The biggest hurdle on the way to building a Space Elevator is constructing a tether that is both strong enough and light enough to support itself and cargo-carrying vehicles. We estimate that a tether with a minimum strength of 30 MYuris will be sufficient to construct the Space Elevator and ISEC wishes to promote research and thought targeted towards this goal.The target of a 30MYuri tether has been specified in The Feasibility Condition, a study produced by Mr. Ben Shelef of the Spaceward Foundation (and an ISEC Board Member). At this time, only carbon nanotubes seem to be potentially strong enough to produce a tether with this minimum specific strength. However, the strongest tether material (a thread) demonstrated so far has had a specific strength on the order of 1 MYuri. Governments, corporations, academia and private individuals are all working towards making stronger nanotube structures.

By selecting “Research and thought targeted towards the goal of a 30 MYuri tether” as the 2011 Theme, ISEC wishes to focus the activity of all interested parties towards this goal.

(A Yuri (named in honor of Yuri Artsutanov) is a unit of Specific Strength. It is equivalent to 1 Pascal-cubic-meter per kilogram. A Mega Yuri (MYuri) is equivalent to the commonly used units of 1 GigaPascal-cubic-centimeter per gram (1 GPa-cc/g) and to 1 Newton per Tex (N/Tex).)

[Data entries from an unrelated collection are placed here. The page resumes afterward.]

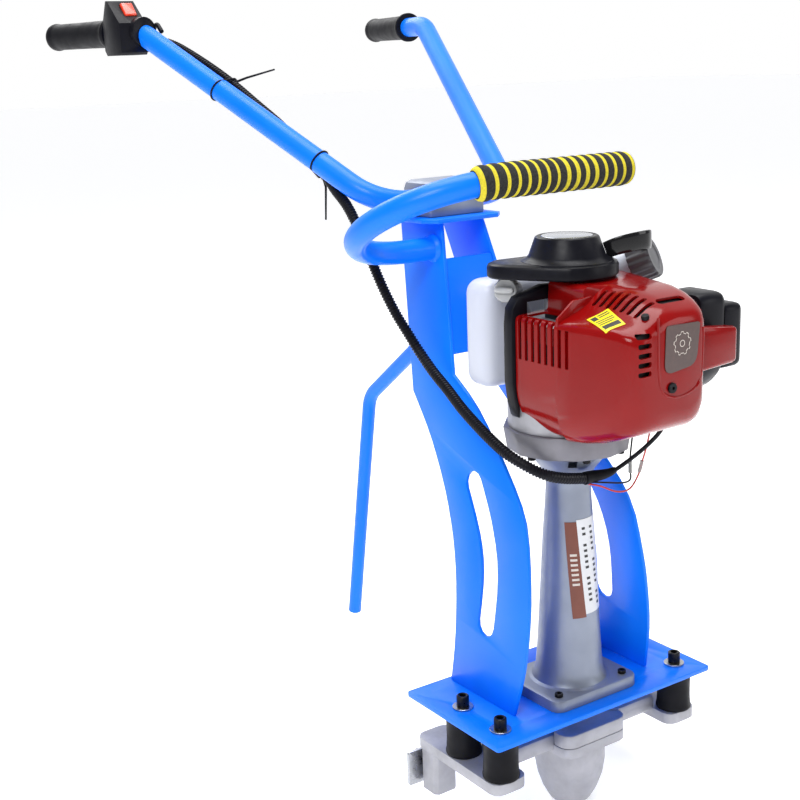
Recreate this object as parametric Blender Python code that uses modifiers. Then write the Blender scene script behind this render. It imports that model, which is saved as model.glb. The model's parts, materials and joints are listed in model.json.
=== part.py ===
"""Power unit of a hand-guided vibrating concrete screed.

A small four-stroke engine with an upright crankshaft stands on a cast column.
The column holds the drive shaft, which spins an eccentric in the exciter
casting under the base plate. Two arched webs carry the handlebar, the carry
handle and the prop stand.

Frame: metres, +Z up, origin at the exciter's flat foot on the drive axis,
+X along the base plate's long edge, -Y the engine's cylinder side and
+Y the operator's side. Places are given by pos(x, y, h) in millimetres, with
h counted from the top face of the base plate.
"""
import math

import bmesh
import bpy
from mathutils import Matrix, Vector

MM = 0.001
GAP = 0.3                      # clearance between touching pieces, mm
FOOT_DEPTH = 136.0             # exciter foot below the plate's top face

PLATE_HALF_X = 147.0
PLATE_FRONT_Y = -63.0
PLATE_REAR_Y = 93.0
PLATE_THICK = 5.0
BOLT_X = 121.5
BOLT_FRONT_Y = -34.5
BOLT_REAR_Y = 27.5
ISOLATOR_RADIUS = 19.0
ISOLATOR_FOOT = -50.0
PAD_TOP = ISOLATOR_FOOT - GAP
PAD_BOTTOM = -62.0

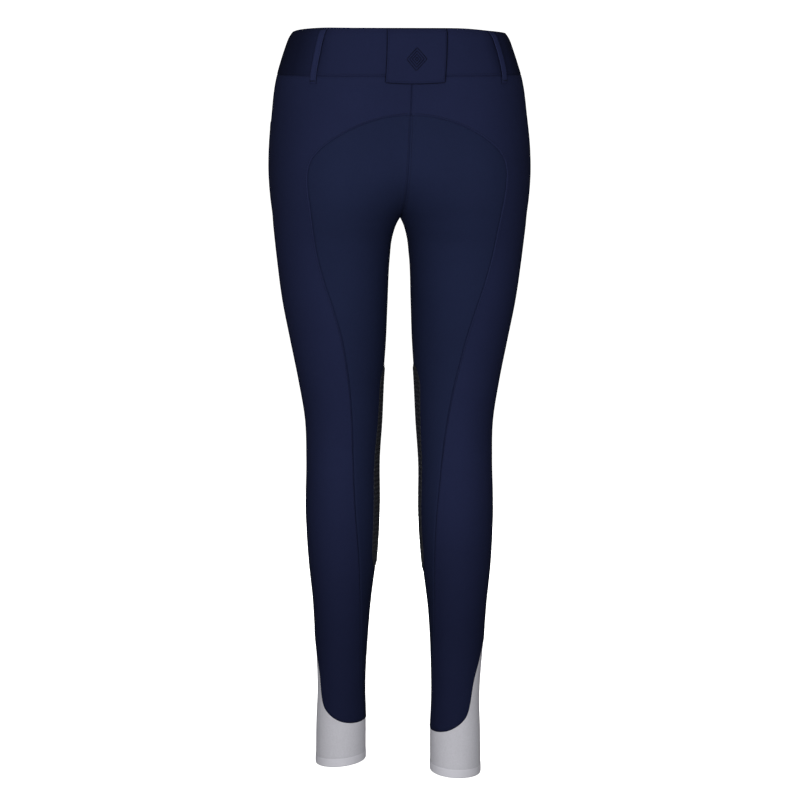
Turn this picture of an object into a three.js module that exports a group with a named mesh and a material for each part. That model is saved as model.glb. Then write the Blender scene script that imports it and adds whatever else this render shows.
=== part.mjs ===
// Riding breeches with a full seat, filled out as if worn, with no wearer.
// Frame: +Z up, the front faces -Y, the wearer's left is +X. The origin is the
// centre of the waist opening, where the wearer holds the garment up.
// Sizes are millimetres. Heights are given as "down", the distance below the waist.
// Places on a leg are given by "angle" in degrees round it: 0 is the outer side,
// 90 the back, -90 the front and 180 or -180 the inner side.

import * as THREE from 'three';

// Cloth walls and the gaps between pieces
const CLOTH = 1.5;
const BAND_WALL = 2.4;
const CUFF_WALL = 1.2;
const GRIP_WALL = 1;
const LOOP_WALL = 1.6;
const HALF_SEAM = 0.15;
const LAYER_GAP = 0.3;

// Levels, as distances below the waist
const WAIST_SEAM = 52;
const CROTCH = 236;
const LEG_END = 911;
const HEM = 973;
const WARP_START = 700;

// Seams round the waist and leg
const SIDE_SEAM = -4;
const SIDE_SEAM_AROUND = 0.525;
const FRONT_FORK_TOP = 120;
const BACK_FORK_TOP = 140;
const VALLEY_WIDTH = 14;
const VALLEY_RISE = 70;

// Slant pocket
const POCKET_MOUTH_ANGLE = -48;
const POCKET_FACING_TUCK = 6;
const POCKET_FACING_GAP = 0.9;

// Fly front, over the centre front seam
const FLY_LEFT_X = 4;
const FLY_RIGHT_X = -36;
const FLY_STRAIGHT_END = 150;
const FLY_END = 184;
const FLY_GAP = 0.8;

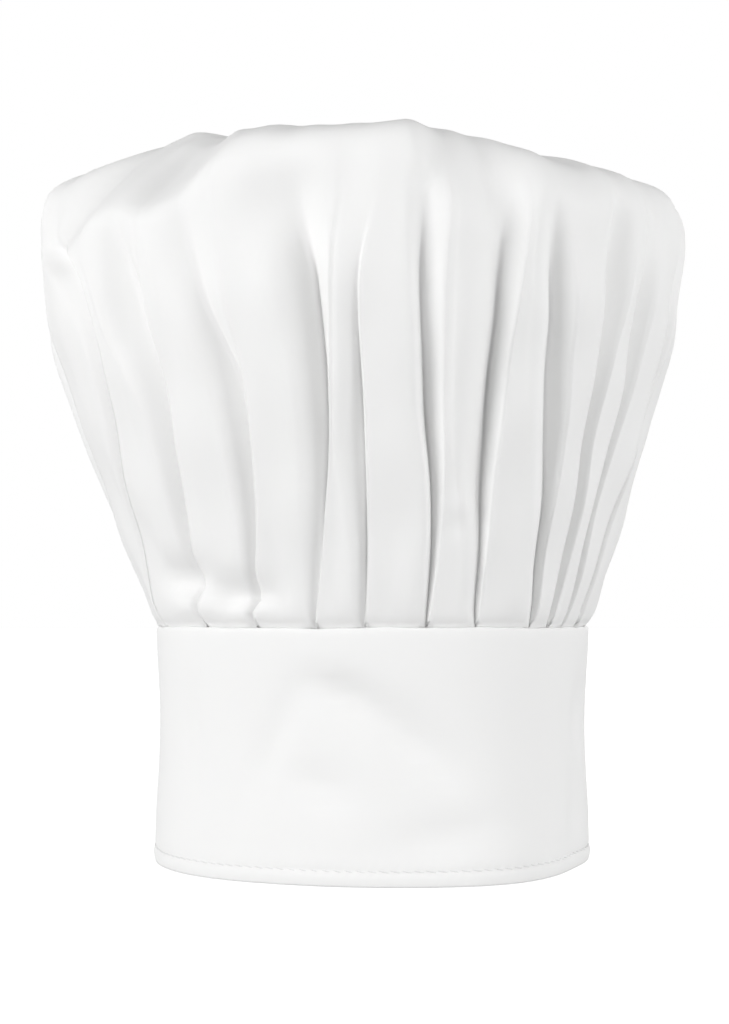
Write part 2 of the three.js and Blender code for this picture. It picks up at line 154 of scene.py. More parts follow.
# Every pleat at the seam: depth, degrees of its two sides, and lap
AT_SEAM = {"deep": 4.0, "slope": 3.0, "wall": 1.2, "lap": 2.0}
# Largest share of the way between two valleys that the two sides may take
SIDES_SHARE = 0.9
# How sharply the gentle side bends down into its valley
SLOPE_POWER = 1.6
# Share of the last level's depth that is left at this distance up the cloth
LAST_SHARE = 0.06
LAST_AT = 193.0
# Hollow of the face between two valleys
FACE_HOLLOW = 0.4
# Where up the cloth the folds turn from sharp to rounded
SOFT = (135.0, 185.0)
# Where along one pleat its steep side and its face end
WALL_END = 1 / 6
FACE_END = 4 / 6

# Broad dents of the crown, puffs where deep is below zero
Dent = namedtuple("Dent", "angle up deep across along")
CROWN_DENTS = [
    Dent(-15, 164, 2, 6, 11), Dent(18.3, 51, -1.6, 2, 4), Dent(17.2, 44, 1.6, 2.2, 4),
    Dent(-49, 24, 8.5, 8, 7), Dent(-47, 9, -2.5, 9, 5),
    Dent(-31, 17, 8, 6.5, 5.5), Dent(-31, 6, -1.5, 7, 3), Dent(-60, 40, 2, 5, 14),
    Dent(130, 190, 4, 14, 24), Dent(-140, 196, 4, 16, 22), Dent(-100, 176, 3, 12, 24),
]

# Brow over the pleats: above this rise the shoulder is cut off by a slope
Brow = namedtuple("Brow", "angle rise share")
BROW = [
    Brow(-78, 140, 0), Brow(-66, 142, 0.36), Brow(-58, 144, 0.82), Brow(-50, 152, 1),
    Brow(-43, 157, 1), Brow(-36, 157, 1), Brow(-30, 161, 1), Brow(-24, 172, 0.9),
    Brow(-19, 183, 0.6), Brow(-13, 186, 0.2), Brow(-8, 186, 0.2), Brow(3, 188, 0),
    Brow(7, 180, 0.3), Brow(11, 160, 0.4), Brow(16, 150, 0.4), Brow(21, 150, 0.4),
    Brow(25, 160, 0.3), Brow(30, 168, 0.3), Brow(36, 166, 0.35), Brow(44, 170, 0.3),
    Brow(51, 172, 0.3), Brow(58, 168, 0.3), Brow(66, 164, 0.15), Brow(76, 160, 0),
]
BROW_RADIUS = 142.0
BROW_SLOPE = 1.25
BROW_ROUND = 8.0

# Soft dents of the band's outside, each long way tilted by so many degrees
BandDent = namedtuple("BandDent", "angle height deep across along tilt")
BAND_DENTS = [
    BandDent(-9, 77, 5.6, 28, 8.5, -38), BandDent(11, 54, 5, 25, 8.5, -38),
    BandDent(-14, 38, 3.4, 14, 6, -10), BandDent(20, 20, 3, 24, 7, 8),
    BandDent(-52, 50, 2, 7, 28, 4), BandDent(-26, 58, 2.4, 30, 7, 62),
    BandDent(72, 62, 3, 10, 16, 12), BandDent(66, 22, 1.6, 10, 12, -8),
    BandDent(170, 50, 1.4, 34, 12, 28),
]
# Heights between which the dents fade out under the band's upper edge
DENT_FADE = (74, 88)

# The band's strip in section, from one turned-in edge down round the hem, up the
# outside, over the fold at the top, down the inside and round to the other edge
HEM_HEIGHT = 6.2
BandRow = namedtuple("BandRow", "height out")
BAND_STRIP = [
    BandRow(6.2, -0.75), BandRow(3, -0.7), BandRow(0.7, -0.6), BandRow(0.1, -0.2),
    BandRow(0.15, 0.1), BandRow(0.9, 0.32), BandRow(2, 0.55), BandRow(3.4, 0.75),
    BandRow(4.6, 0.72), BandRow(5.3, 0.4), BandRow(5.8, 0), BandRow(6.2, -0.25),
    BandRow(6.7, -0.25), BandRow(7.3, 0), BandRow(8.6, 0.2), BandRow(11, 0.15),
    BandRow(15, 0.08), BandRow(20, 0), BandRow(25, -0.25), BandRow(30, -0.55),
    BandRow(36, -0.9), BandRow(42, -1.15), BandRow(48, -1.35), BandRow(54, -1.5),
    BandRow(60, -1.5), BandRow(66, -1.4), BandRow(72, -1.2), BandRow(77, -0.9),
    BandRow(82, -0.6), BandRow(88, -0.2), BandRow(93, 0.05), BandRow(97, 0.25),
    BandRow(99, 0.3), BandRow(100.2, 0.1), BandRow(100.8, -0.4), BandRow(101, -1),
    BandRow(100.8, -1.6), BandRow(99.8, -2), BandRow(95, -2), BandRow(88, -2),
    BandRow(80, -2.4), BandRow(74, -2.8), BandRow(68, -3.1), BandRow(62, -3.3),
    BandRow(56, -3.45), BandRow(50, -3.45), BandRow(44, -3.25), BandRow(38, -3),
    BandRow(32, -2.75), BandRow(26, -2.55), BandRow(20, -2.35), BandRow(14, -2.15), BandRow(9, -2),
    BandRow(6.4, -2.3), BandRow(5.2, -2.75), BandRow(3, -2.8), BandRow(1, -2.65),
    BandRow(0.15, -2.2), BandRow(0.1, -1.8), BandRow(0.8, -1.45), BandRow(6.2, -1.4),
]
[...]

2010 – Space Debris Mitigation – Space Elevator Survivability

One of the issues that naysayers continue to bring up in objecting to the practicability of Space Elevator is the issue of Space Debris. There is no doubt that Space Debris is a large and growing issue. More nations (and now, even some private ventures) are launching devices into space and the body of debris in space, especially in LEO (Low Earth Orbit) continues to grow. Due to its being a permanent structure, the Space Elevator may be uniquely vulnerable to this problem.By selecting “Space Debris Mitigation – Space Elevator Survivability” as the 2010 Theme, ISEC wishes to focus the activity of all interested parties towards investigating this issue and a) seeing how serious the problem actually is and b) recommending strategies to mitigate the problems that are real.